Now, Halep is fast becoming a regular in the later rounds of bigger tournaments. She reached the semifinals in Indian Wells and, last week, made the Madrid final. She won the first set from Maria Sharapova in that one, but lost in three.

It’s pretty obvious that Halep has become a significant force in the women’s game, yet nobody seems to know quite what to make of her. It would be easy at this point to condemn the media and pundits for ignoring yet another fine player whose greatest shortcoming is the failure to attract attention. But some of that is all-business Simona Halep’s own doing, and I’m not so sure she’d have it any other way.

Halep’s greatest strength is intimately bound up with her signature shortcoming, her basic lack of size. She’s only 5’6”, and admits to weighing 132 lbs. That means that a big server—a Serena, or Petra Kvitova—can do a lot of damage owing to Halep’s lack of wingspan. But any player who can’t take advantage of that, and even some who can (as Kvitova learned in Madrid), will be made to suffer because of the way Halep’s height and build enable allow her to maneuver deftly around the court.

Halep would skew toward the stocky if she were any less fit; as it is, she’s well-toned with smooth rather than starkly defined muscles. Halep has powerful quads, so it’s easy, and accurate, to think of her as a slightly smaller, fitter version of 5’8” Svetlana Kuznetsova. Like the two-time Grand Slam champ, Halep benefits from having a low center of gravity; at times she seems to roll as much as run around on the court.

The beauty of Halep’s game isn’t rooted in any particular shot, her style of play, or the image she projects. If anything, she’s one of those anti-stars who help put the vanity and presumptions of the divas on the tour into perspective. She’s a nose-to-the-grindstone worker, one of those players who, you suspect, is thankful to be paid as much as she gets for doing something that she also enjoys. If you were strolling by a court where she was practicing, nothing would scream out, “Stop and watch this!”  

In a way, that’s too bad, for Halep’s game has much to recommend. She’s an extremely well-balanced player despite her forehand being the more dangerous shot. Her mobility only enhances her ability to open up the court. Few players are as comfortable changing the direction of the ball as Halep, and seemingly with so little effort. She will go down the line whenever she danged well pleases. The shot isn’t some sort of volatile secret weapon, or potential game-changer that you trot out at your peril—it’s an element in her basic repertoire.

As well, Halep will come forward to volley when the opportunity presents itself. Her instincts are those of a great competitor on two levels: One, she has a great knack for doing what is called for in order to win the point. Not less than that, not more than that. Just that. And that’s a real gift. And two, she also gives away very little in the way of loose points.
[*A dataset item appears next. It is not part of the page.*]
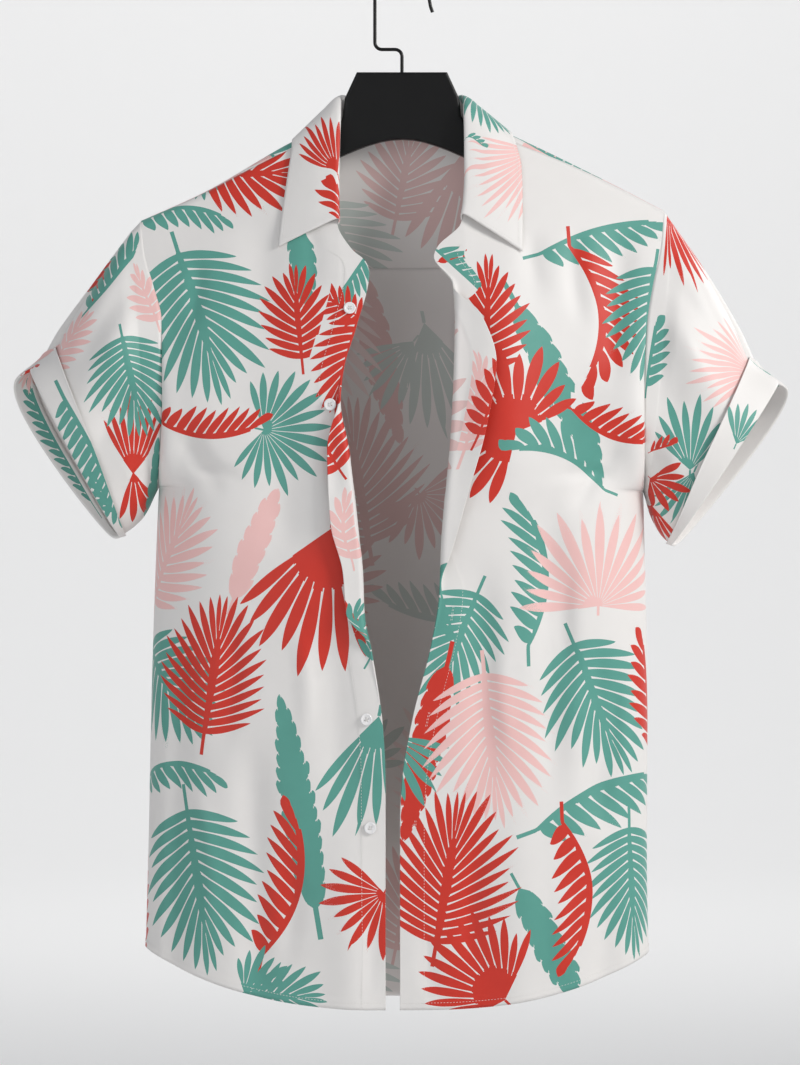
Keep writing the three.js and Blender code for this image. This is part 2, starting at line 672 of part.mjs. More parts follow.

It’s refreshing in this era of the blood-curdling shriek and the abuse of the clenched fist to see a player as basically undemonstrative as Halep. Like her rival Radwanska, she gives nothing away. She’s no drama queen or intimidator. What she is, though, is relentless, focused, multi-faceted, and mobile. It’s a pity there is no Top 10 list for those qualities, but as long as Halep is No. 5 in the mother of all categories, I doubt that she minds.